In other words, the second great misunderstanding of the Christian teaching is that which we can sum up under the whole notion of monasticism. Here is a wonderful story. There is something about the people who started the monastic idea which calls forth one’s admiration. At any rate they were men who were serious and concerned about their souls and their lives and their daily living. This was the biggest thing in life to them; so much so that they would give up a profession, they would give up home, they would give up all that had been dear to them and retire into a monastery, there to live what they called the ‘religious’ life. The idea was that the only way in which you could fight this battle was to get away from the enemy as much as possible. Now in that principle, as I shall explain, there is something which is right and true. The Apostle Paul, addressing the Romans in chapter 13 of his Epistle, says, ‘Make no provision for the flesh’. It would be good for all of us if we spent less time reading our newspapers, kept our eyes straight ahead as we walked the streets of London, did not look at certain things, and did not go to certain places. So far, so good! But certain people carried that further; they said that you must get right out of the world. You must concentrate on this alone, you must give up ordinary life and living, and isolate yourself; you must go into a monastery, or become a hermit on top of a mountain, or get away into some cell somewhere; that being the only way of escape. And they did not stop even at that. They said that you have to keep down the body; so you have to fast twice, perhaps three times a week. You have to do other things also, perhaps put on a camel-hair shirt, and in various ways knock down this body of yours and insult it as much as you can. They indulged in what were called ‘flagellations’; they would beat their bodies, scarify their flesh, all in an attempt to overcome these powers that are against us in this great fight of which Paul is speaking. The best description of all this that I have ever read is to be found in a book called The Vision of God, the Bampton Lectures delivered about 1928 by Kenneth E. Kirk. There you will find an account of how this idea came in, and at a very early period in the history of the church. And that same school of thought has persisted ever since.

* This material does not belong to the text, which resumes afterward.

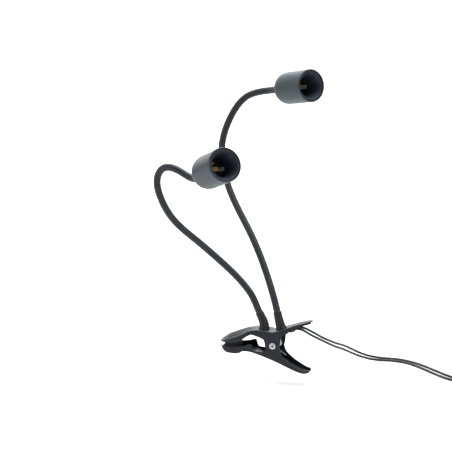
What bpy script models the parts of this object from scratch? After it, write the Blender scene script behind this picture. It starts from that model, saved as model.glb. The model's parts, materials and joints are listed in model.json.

But that is not Christianity, and for the following reasons. Though you leave the world and all its prospects, and go and live as a monk or a hermit in a cell; though you have left the world, you have not left yourself - the two-thirds submerged part of the iceberg is still with you! You do not leave your sinful nature outside the monastery. Evil imaginations and thoughts are with you still; you cannot get rid of them. Wherever you go they go; yourself, your nature, this part that drags you down will be with you in the cell exactly as it was on the streets of London. Not only so, the evil powers are also there as much as they were when you were living your life amongst other people. ‘We wrestle not against flesh and blood, but against principalities and powers, against the rulers of the darkness of this world, against spiritual wickedness in high places.’ Stone walls do not keep them out, iron bars do not keep them out, locked doors do not keep them out; wherever you are they will be there. They are spiritual, they are unseen, they can penetrate everywhere, and they are with you in your cell. You cannot get rid of them. And for these reasons the great system of monasticism finally broke down completely.

The whole matter can be summed up in the story of one person, Martin Luther. What exactly did Luther discover? He was a monk there in his cell, fasting, sweating, praying, trying to get rid of the body, trying to get rid of this problem, trying to conquer these spiritual enemies. But the more he tried the nearer he seemed to be to complete failure and utter hopelessness. And at last he saw it! His monastic ideas were a travesty of Christianity; they were not Christianity at all. Christianity was something essentially different. He saw that you could be a Christian in the midst of the world, you could be a Christian ‘sweeping a floor’, as he puts it. You need not be a coenobite, you need not take vows of chastity and remain unmarried, in order to be a preacher. No, as a married man you are as eligible as a man who renounces sex. He suddenly saw that the monastic way was not God’s way, and that was the beginning of the great Protestant Reformation. Thank God that that which Luther had to unlearn is not the Christian teaching, for the logical end of the monastic argument is that you cannot be a true Christian and still live in the world. Of course the Roman Church did not teach that, but divided Christians into ‘religious’ and ‘laity’, and taught that the latter could be helped by borrowing from the over-plus of righteousness of the former - the utterly unscriptural doctrine of supererogation. You see how essentially different that is from the New Testament teaching. Here were ordinary people, servants, slaves, husbands, wives, parents, children. The Apostle does not say to them, ‘Off, all of you, into a monastery; get away somewhere from the world.’ Not at all! Thank God it is not that! That would be a gospel for wealthy people alone. And not only so; there would be no Christian witness and testimony in the world.

What a denial it is, ultimately, of the glory of the Christian faith! What is the Christian method? I end with a text. It is not, ‘Set about imitating Christ, adopt His moral ethical teaching, and try to put it into practice’. It is not, ‘Get away and become a monk or a hermit’. But just where you are in the midst of the world, with evil and sin rampant round and about you, and everybody and everything doing all they can to discourage you and to drag you down, just as and where you are, ‘Be strong in the Lord, and in the power of his might. Take unto you the whole armour of God, that you may be able to withstand the wiles of the devil.’ It is not retreat, it is not escape, it is not attempting something that is impossible. No, it is this supernatural, miraculous Gospel that enables us to be ‘more than conquerors’ over everything that is set against us.